Mathieu Boudreau, Alexandre Cotton, Marie-Ève Trudel Vibert et Alexa Sicart lors de leur résidence de création en avril. Photo :Les Éditions 3 sista

Extrait de La fille de Coin-du-Banc

C’est lundi et je travaille. No holiday.
À l’Auberge, c’est no vacancy.
L’humidité me taraude. Mes sinus implosent. Mes pores de peau dégagent des sueurs froides. 27 degrés Celsius. Facteur humidex dans le tapis. Plutôt exceptionnel pour Coin-du-Banc.
Les chambres de l’Auberge sentent le renfermé. Dans la trois, côté mer, je m’apprête à faire le lit. Imprimés de fleurs sur fond blanc. Catalogne rayée multicolore. Rideaux style courtepointe. Abat-jour en osier.
Folklore du bout du monde.
Quel type de voyageuse je serais? Qu’est-ce que ça me ferait de descendre dans cette Auberge que j’aime tant? Ce secret d’alcôve d’inspiration irlandaise me charmerait-il autant?
Qui serais-je?
Qui suis-je?
Ce matin, je suis Marine aux pignons verts dans un environnement qui jure du plancher au plafond; outils exposés sur les murs, vaisselle dépareillée, hélice de bateau, os de baleine, chaise de barbier. Il y a même une toile de Kittie Bruneau.

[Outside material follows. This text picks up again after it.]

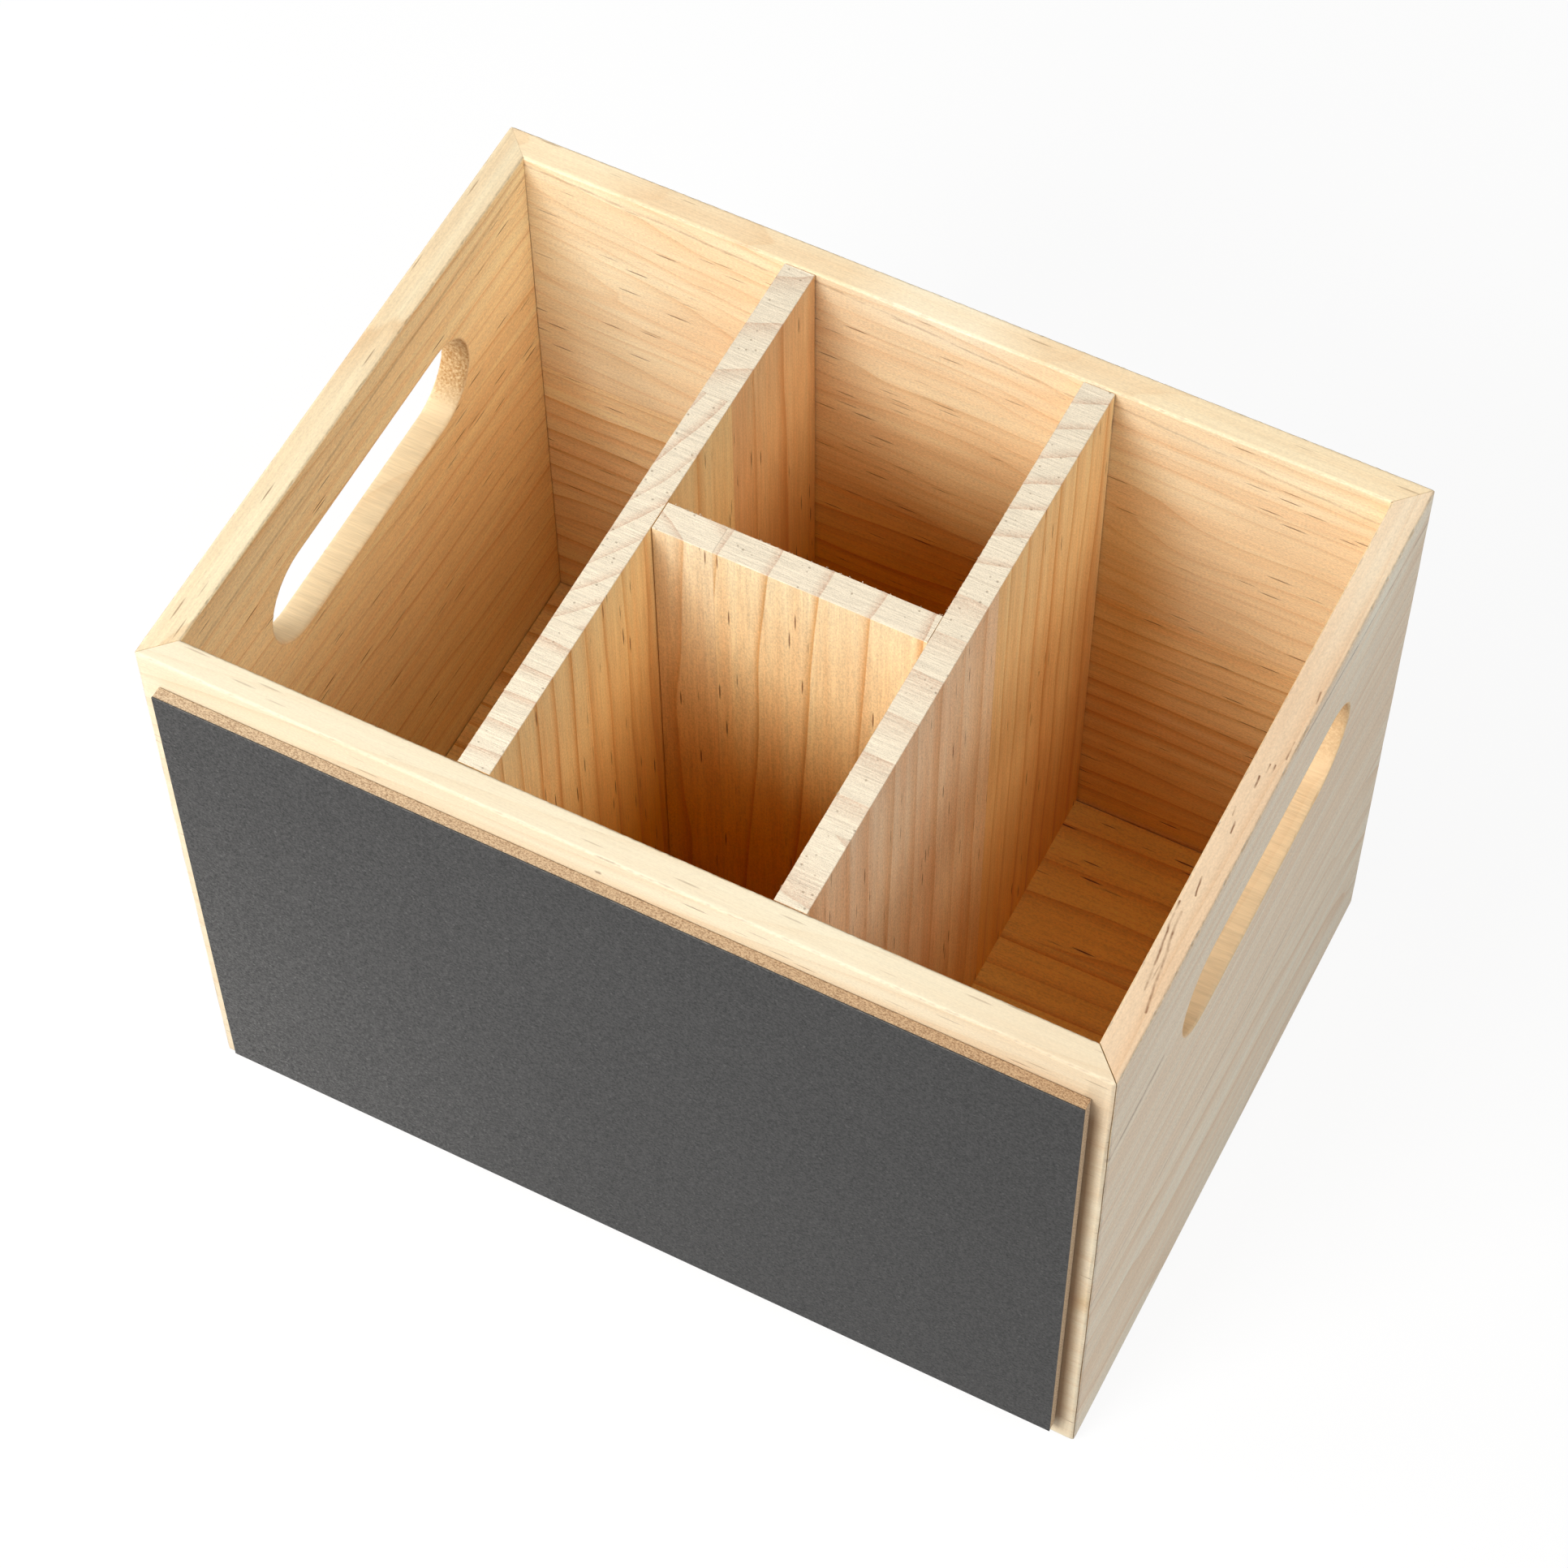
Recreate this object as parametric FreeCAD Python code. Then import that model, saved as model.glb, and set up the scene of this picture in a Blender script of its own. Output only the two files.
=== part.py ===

Ce patrimoine réinventé, « rapaillage » comme le dirait Miron, c’est mon antre.
Mon bunker.
Que je m’y fasse sauter!
Assise sur le lit fraîchement refait, je cherche la mer. Machinalement, je me rends à la fenêtre que j’ouvre faiblement et je prends une respiration chargée d’iode, de sel et de soleil. Haut-le-coeur. Vertige. L’air n’existe pas. La mer a les mêmes frissons que ma peau. Elle émet sa rumeur. Je tends l’oreille. Rien d’audible. Je reviens sur mes pas.
C’était sans prévoir que j’allais tomber endormie.